A type-c file describes a problem by giving its solution. In the case of the code generation, the problem was that of generating unique labels.

code.c[139]==
#include "code.h"
Unique integers[131]
This macro is attached to a product file.

9.7.3 code.h

A type-h file gives the interface for the module described by the type-c file. By convention, an interface file is included if it is needed explicitly. This can lead to multiple inclusions, so every interface file must protect itself against this possibility as indicated.

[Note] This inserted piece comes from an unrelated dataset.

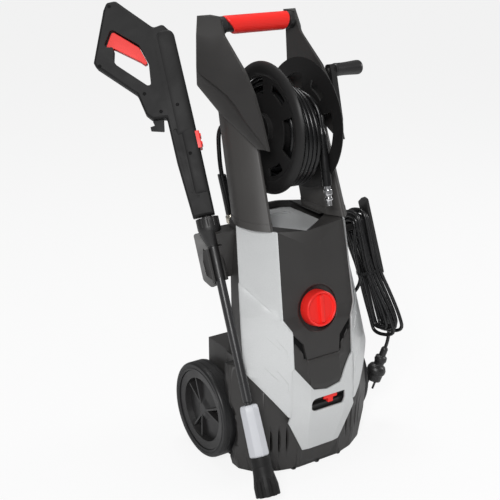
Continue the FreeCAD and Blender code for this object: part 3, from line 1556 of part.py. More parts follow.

Conventionally, the symbol used is the upper-case version of the file name, with ``.'' replaced by ``\_''.

code.h[140]==
#ifndef CODE_H
#define CODE_H
extern int NewInteger();
#endif
This macro is attached to a product file.

9.7.4 code.head

A type-head file places CPP directives into the generated attribution routine. The specification of the PTG functions as attributes needs the definition of PTGNode, which is given by ptg_gen.h.

code.head[141]==
#include "code.h"
Data mapping module interface[117]
#include "ptg_gen.h"
PTG functions as attributes[127]
This macro is attached to a product file.

9.7.5 code.pdl

A type-pdl file defines properties. If any of the properties are objects whose types are not basic data types of C, the type-pdl file must contain a string naming an interface file where the properties' types are defined. Some of the properties defined here are of type StorageRequirement, which is defined in the file Storage.h.

code.pdl[142]==

Static nesting level property[110]
Relative address property[121]
"Storage.h"
Storage requirement property[114]
Label property[134]

This macro is attached to a product file.

9.7.6 code.specs

A type-specs file is used to instantiate generic modules from the Eli library, and to make non-generic modules available.

code.specs[143]==
Make the storage module available[118]
Instantiate the leaf output module[113]
This macro is attached to a product file.